The symposium featured prominent scholars from the Midwest, including Prof. Arcadius Kahan and Prof. Richard Hellie, both of the University of Chicago; Prof, Herbert Paper, of the University of Michigan; and Rabbi Moses Mescheloff of Congregation K.I.N.S.

In Philadelphia, academicians held a seminar at Gratz College. The program was chaired by Dr. Marvin Wachman, president of Temple University, and the participants included the presidents and faculty members of major universities in the Greater Philadelphia Area. Among them were Nora Levin, author of “The Holocaust.” and a faculty member at Gratz; Ronald Brauner, professor of rabbinics at the Reconstructionist Rabbinical College; and Burton Caine, a member of the Soviet Jewry Council of the Jewish Community Relations Council of Greater Philadelphia.

In Cambridge, Mass. scholars invited to attend the symposium in Moscow who were refused visas, participated in a “Conference-in-Exile” at Harvard University. Those denied visas and presenting papers included Elie Wiesel; Marvin Herzog, Columbia University; Baruch Levine, New York University; Jacob Neusner, Brown University; Marshall Sklare, Brandeis and Henry Feingold, City University of New York. Prof. Leon Jack of Brandeis chanced the meeting.

Meanwhile, the arrests in Moscow were condemned by B’nai B’rith and the National Confer- ence on Soviet Jewry (NCSJ). David M. Blumberg, B’nai B’rith president, accused the Soviet Union of flouting the Helsinki agreement and “again proved its disdain for the rights of minorities despite pledges at Helsinki to protect them. The Western world must not let this latest terrorist reaction to a peaceful meeting go without protest.”
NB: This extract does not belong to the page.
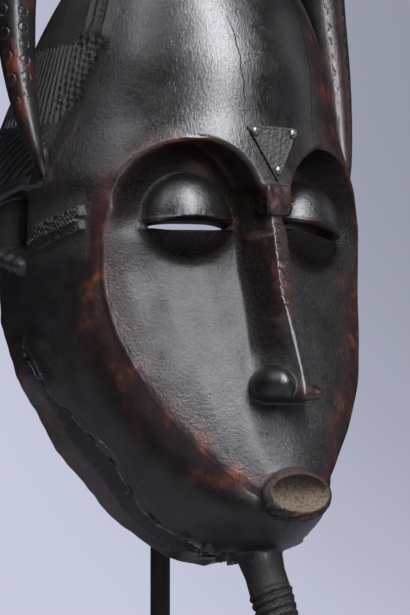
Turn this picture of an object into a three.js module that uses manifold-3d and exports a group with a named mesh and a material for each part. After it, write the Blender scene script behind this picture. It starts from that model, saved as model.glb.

Eugene Gold, chairman of the NCSJ, said that the arrests are indicative of the Soviet Union’s “desperate attempt to further destroy all vestiges of free discussion on Jewish culture in the USSR and create a false picture of the situation of Jews within the USSR.” He said that the NCSJ has asked the State Department to protest and Rep. Dante Fascell (D.Fla.), chairman of the Commission on Security and Cooperation in Europe, to investigate and hold a public hearing on the denial of cultural rights.